The topic came to mind during a weekend dinner at The Mansion, where Bruno Davaillon’s new menu is edging ever so slowly into place.

As you probably recall, Davaillon’s appointment as executive chef at Dallas’ fine dining icon made him either an instant celebrity or a threat to the restaurant’s for-some-reason-famous tortilla soup.

No worries for now–the Michelin-starred chef from France via Las Vegas has yet to dismiss Dean Fearing’s signature dish.

Aside from his almost whimsical yet brilliant take on the classic
shrimp cocktail, Davaillon’s kitchen as it stands now just turns out
meat and sides prepared with considerable skill. Why should that cause
me to raise the greatness question? Well, there are several chefs in
Dallas who–if handed the same ingredients–would do likewise. And
there’s a difference between four individual items on one plate, each
teased to a point as near to absolute perfection as is humanly possible
and four items on a plate also cooked with superb skill that act in
concert, so he whole becomes greater than the parts.

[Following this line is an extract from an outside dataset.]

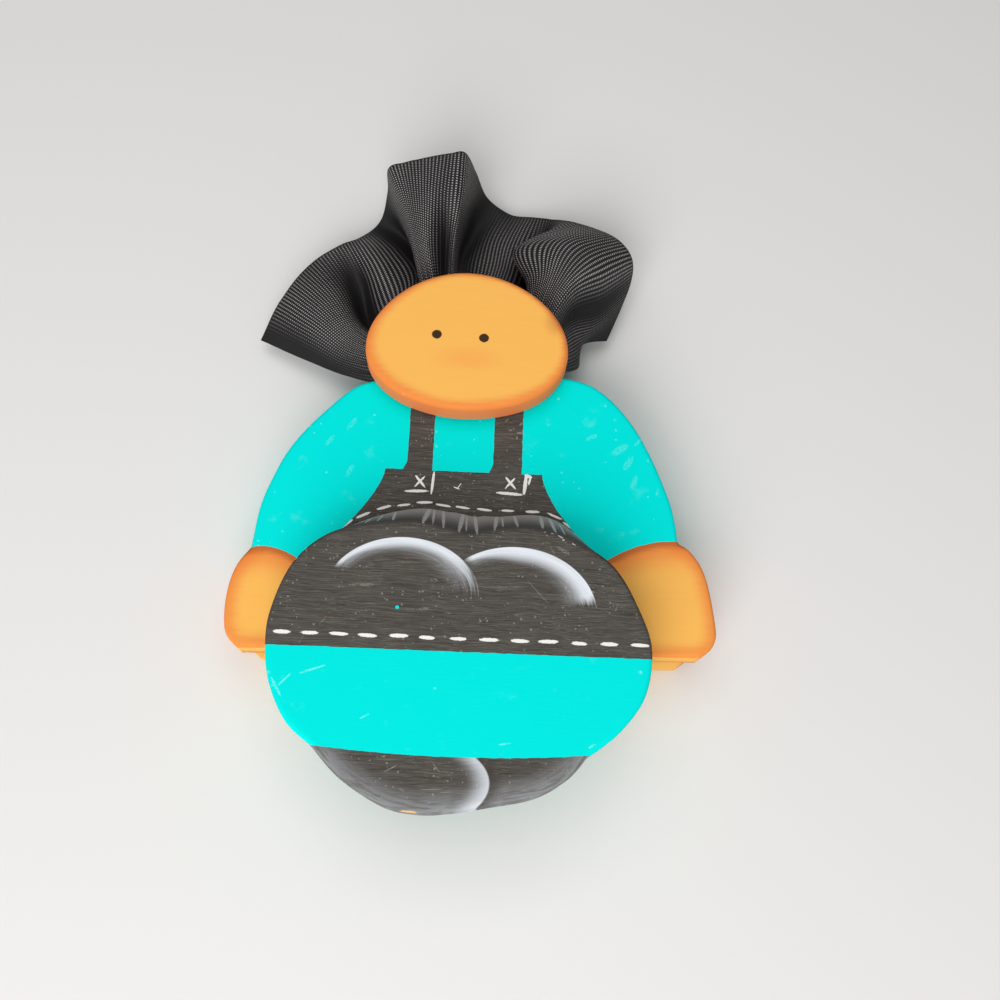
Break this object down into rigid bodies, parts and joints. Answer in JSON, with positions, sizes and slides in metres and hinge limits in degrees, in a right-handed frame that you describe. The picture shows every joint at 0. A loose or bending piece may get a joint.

Not meaning to pick on Davaillon, as he’s still saddled to some of the
restaurant’s tradition. Quite probably he has some surprises in store
for us. It was just The Mansion’s rack of lamb that brought the topic
to mind. The meat was gorgeous. The kale intensely fresh and the grits
gratin perhaps the best expression of cheese grits served anywhere. Yet
they were stand alones on one plate–only the American point of origin
(Colorado lamb, Texas greens and good ol’ Southern grits) tying them
together.

This isn’t bad, it just illustrates the question: do we pay Mansion
prices for dishes we could also find at other top restaurants? Or
should we expect more of an experience?

Once I dined at a Gordon Ramsay restaurant just after it opened (and before it earned him another Michelin star). The chef–it wasn’t the F-word man himself–served pork belly on a celeraic puree, two plebeian items acting in concert. The puree was critical, for it acted like a fine wine, with enough acidity to cut through the fat, yet dressed so that it pulled out character held deep within the pork. A few years ago I was at a rather expensive restaurant that served a
multi-course tasting menu with palate cleansing plates between each,
amounting to a 12-course, three hour meal. This could have been
dreadful, but for the way they orchestrated the experience: building to
bold flavors, calming you down, drifting in a straight line for awhile
then throwing you into an unexpected corner, stretching your palate
then bringing it back down to earth…

Related

You were paying for the thought, the creativity, the play of texture from one course to the next, as well as the skill.

Funny thing, though: I don’t remember either chef’s name.